The Impact of AI on PR: A Comprehensive Review

The British-based Chartered Institute of Public Relations (CIPR), of which Purpose Communications is a Corporate Affiliate since 2022, has been proactive in regard to Artificial Intelligence (AI), by founding all the way back in February 2018 the “CIPR Artificial Intelligence in Public Relations - #AIinPR – panel”. The purpose was to explore the impact and opportunities of AI on Public Relations and the wider business community. CIPR published a comprehensive report on February 2023, co-authored by Andrew Bruce Smith and Stephen Waddington, with contributions from Professor Anne Gregory, Jean Valin and Scott Brinker, a report which offers the most comprehensive review of AI use in public relations, examines the current tool landscape and identifies the technology that will influence the future of PR practice.

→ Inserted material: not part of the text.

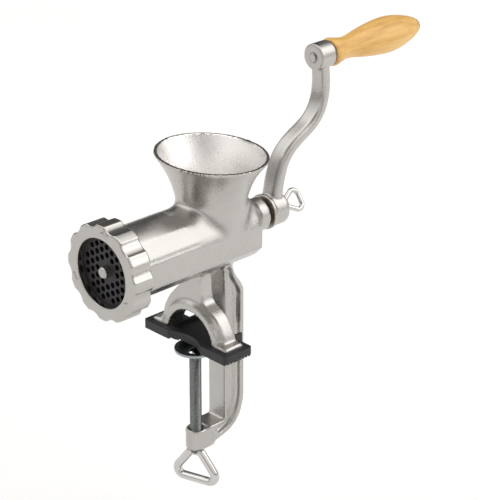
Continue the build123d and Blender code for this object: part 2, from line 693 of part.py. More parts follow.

Titled “Artificial Intelligence (AI) tools and the impact on Public Relations (PR) practice (2023)” the report notes that the application of AI tools in PR is gaining momentum, following the introduction to the wider audience of Open AI's ChatGPT on 30 November 2022.

After many years of scepticism and resistance, and up until last November the application of AI within PR-related tools remained somewhat limited, we’re finally witnessing a surge in interest in AI within Public Relations, following the launch of ChatGPT which is merely one of a whole raft of new generative AI and related technologies that have arisen in what seems like the blink of an eye. Within a week, ChatGPT gained one million users. By the end of January 2023, this had risen to 100 million global users. There seems to be no sign of user growth (or interest) abating.

The report analyses the sophistication of AI tools that can be used in the PR sector, exploring over 10,000 marketing tools with a focus on PR-related tools. It found that the market for AI tools for PR is still in its infancy and characterized by point solutions for media analysis, influencer mapping, social media listening, and press release distribution. However, the recent arrival of generative AI and machine learning tools and services has created the potential for significant effects upon all aspects of the PR profession.

For example, given that writing is still one of the most prevalent required skills for any PR professional of any level of seniority or experience, it isn’t hard to see how ChatGPT may impact this aspect of practise. ChatGPT and similar tools such as Jasper AI can create written public relations content of any kind - press releases, email pitches, messaging, etc. Simply feed in a prompt and you’ll get a response back in seconds. Sceptics have already pointed out that the results are oftensimplistic, cliched or downright wrong. They argue that ChatGPT can’t and won’t replace the need for real human beings to create high quality content.

But according to the report, that might be missing the point. ChatGPT, as one of the new generative AI and related technologies that have arisen in the PR sector, along with similar tools such as Jasper AI, can create written PR content, including press releases, email pitches, and messaging. These AI tools can support the content creation process, allowing PR professionals to focus on generating more valuable written content.

Also AI isn’t just about writing. The list of possible PR use cases for large language model AI grows by the day. The Global Body of Knowledge (GBOK), lists 50 skills (covering everything from research, planning, analysis, forecasting, campaign delivery and measurement) and notes that many of them could be impacted by AI.

The report concludes that the PR industry should focus on accurately assessing the likely short-term and long-term impacts of AI on the PR sector. The rapid arrival and accessibility of new AI and machine learning tools and services presents challenges in this regard, but the PR industry should focus on the near-to-medium term future and suggests that practitioners should develop the skill of prompt engineering, which may be a highly prized ability for all PR professionals in the future.

It’s extremely difficult to make hard and fast predictions about the exact impact of AI on the public relations industry over the next 12 months, let alone the next five years. If anything can be said with any certainty, it is that AI technology will continue to offer ever more varied capabilities and use cases that will have an impact on the profession. But ignoring AI isn’t an option. At the same time, it seems wrongheaded and defeatist to assume AI will remove the need for human PR practitioners completely.